In March 2020, he established the webinar series "Markus' Academy" as a platform for leading thinkers to share their research with the public. The series' most popular lectures feature guests such as Economist Paul Krugman, former U.S. Secretary of the Treasury Lawrence Summers, Federal Reserve Chairman Jerome Powell, and former Chief Economist of the International Monetary Fund, Oliver Blanchard.

==Selected Research==
Brunnermeier's research lies at the intersection of international macro, monetary and financial economics. He primarily studies distortions caused by financial frictions. These frictions invalidate the Efficient market hypothesis (EMH), a proposition that markets incorporate all information relevant to prices immediately and consequently the price of a given asset accurately represents the likely value of that asset.

===Price efficiency, bubbles, liquidity, and systemic risk===
Faced with the empirical evidence that asset prices diverged from their fundamentals during the dot-com bubble, Brunnermeier crafted a model of trading where participants in the market would recognize bubbles in asset prices but continue to trade "into the wind". Brunnermeier's empirical paper, coauthored with Stefan Nagel, documents that hedge funds were riding the dot-com bubble.
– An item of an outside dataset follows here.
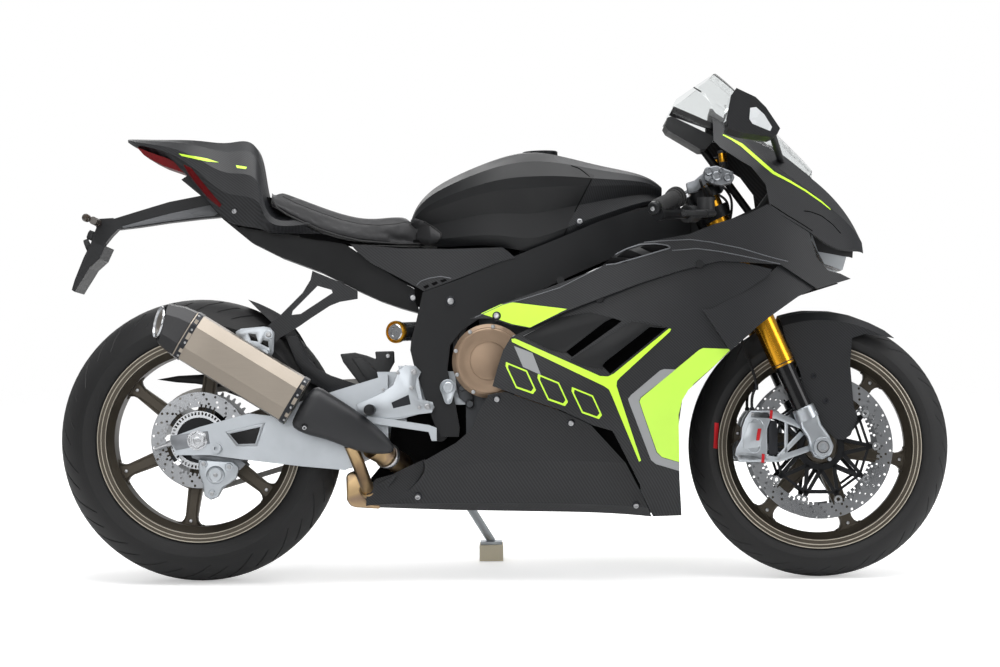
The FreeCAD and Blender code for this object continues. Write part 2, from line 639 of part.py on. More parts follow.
# Front calipers, each with a slot over its disc and two arms to the fork foot
upper_arm_pixels = [(811, 414), (811, 428), (790, 430), (765, 424), (748, 422), (748, 409),
                    (770, 410), (790, 414)]
lower_arm_pixels = [(816, 453), (816, 460), (785, 467), (742, 467), (742, 457), (777, 456),
                    (800, 452)]
caliper_turn = FreeCAD.Rotation(Vector(0, 1, 0), -cell.caliper_angle)
foot_face = cell.fork_half_spacing - cell.foot_width / 2 - cell.seat_gap
caliper = Part.makeBox(cell.caliper_depth, cell.caliper_width, cell.caliper_length)
corner = caliper_turn.multVec(Vector(cell.caliper_place - cell.caliper_depth / 2, 0,
                                     -cell.caliper_length / 2))
caliper.Placement = FreeCAD.Placement(front_axle + corner - Vector(0, foot_face, 0), caliper_turn)
slot = Part.makeCylinder(cell.front_disc_radius + cell.disc_clearance,
                         cell.disc_thickness + 2 * cell.disc_clearance,
                         front_axle - Vector(0, cell.front_disc_place + cell.disc_thickness / 2
                                             + cell.disc_clearance, 0), Vector(0, 1, 0))
arms = [slab(outline(pixels, foot_face), -foot_face, -cell.caliper_arm_inner)
        for pixels in (upper_arm_pixels, lower_arm_pixels)]
leg_base = steer_place.multVec(Vector(cell.clamp_offset, -cell.fork_half_spacing, 0))
leg_room = Part.makeCylinder(cell.fork_leg_radius + cell.seat_gap, cell.fork_tube_low, leg_base,
                             steer_place.Rotation.multVec(Vector(0, 0, 1)))
keepShape("front_calipers", pair(caliper.cut(slot).fuse(arms).cut(leg_room)))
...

The paper won the Smith Breeden Prize in 2004.

Brunnermeier and Lasse Pedersen introduced different liquidity concepts and studied liquidity spirals, which are vicious cycles that amplify initial shocks and provide an explanation for the 2008 financial crisis.

Brunnermeier with Tobias Adrian from the Federal Reserve Bank of New York created one of the first systemic risk measures, the CoVaR, an alternative to value at risk which takes spillover and contagion effects between assets and industries into account.

===Macroeconomy and finance===
Brunnermeier and Yuliy Sannikov integrated financial frictions into macro and international economic models. Their macro models capture non-linearities that occur during crises episodes. They also introduced the concept of volatility paradox, which refers to the phenomenon that risk builds up primarily during tranquil times in background in the form of imbalances and only materializes when crises erupt.

===Monetary theory and financial regulation===
Brunnermeier and Sannikov's monetary paper, The I Theory of Money, studies debt deflation à la Fisher and the interaction between (redistributive) monetary policy and macroprudential policy. The "Paradox of Prudence" emerges: micro-prudent behavior of individual financial institutions is not necessarily macro-prudent. His approach provides an alternative to the predominant New-Keynesian view, in which price and wage rigidities are the primary frictions.

===International financial markets===
Brunnermeier's work on international finance documents the link between carry trades and currency crashes. He also analyzes sudden stops in international credit flows and other inefficiencies due to pecuniary externalities.

===Economic philosophies and Euro===
Further work of Brunnermeier focuses on the architecture of the euro and the Eurozone. His book, The Euro and the Battle of Ideas, (together with Harold James, from Princeton's Department of History, and Jean-Pierre Landau, from the Banque de France) shows how core problems of the euro are also linked to conflicting political and economic philosophies of the Eurozone's founding countries, especially those of Germany and France, and discusses ways to reconcile the competing views. Brunnermeier also proposes European Safe Bonds (ESBies) in form of Sovereign Bond Backed Securities (SBBS) as a means to break the vicious circle between sovereign risk and bank risk in the Eurozone and to rechannel flight-to-safety capital flows from cross-border flows to flows across tranches of the ESBies.

=== Resilience ===
In his book, The Resilient Society, Brunnermeier conceptualizes the notion of 'Resilience'. He argues that rather than simply avoiding risks (and therefore opportunities), the key is to distinguish between risk from which one can bounce back and risk that can trigger an adverse feedback loop. Across various policy areas, he describes how societies should be set up to increase societal resilience, which differs from individual resilience and resilience of a system. The Resilient Society was named 'One of the Best Business Books of 2021' by the Financial Times and won the 'Best German Business Book Prize' in 2021.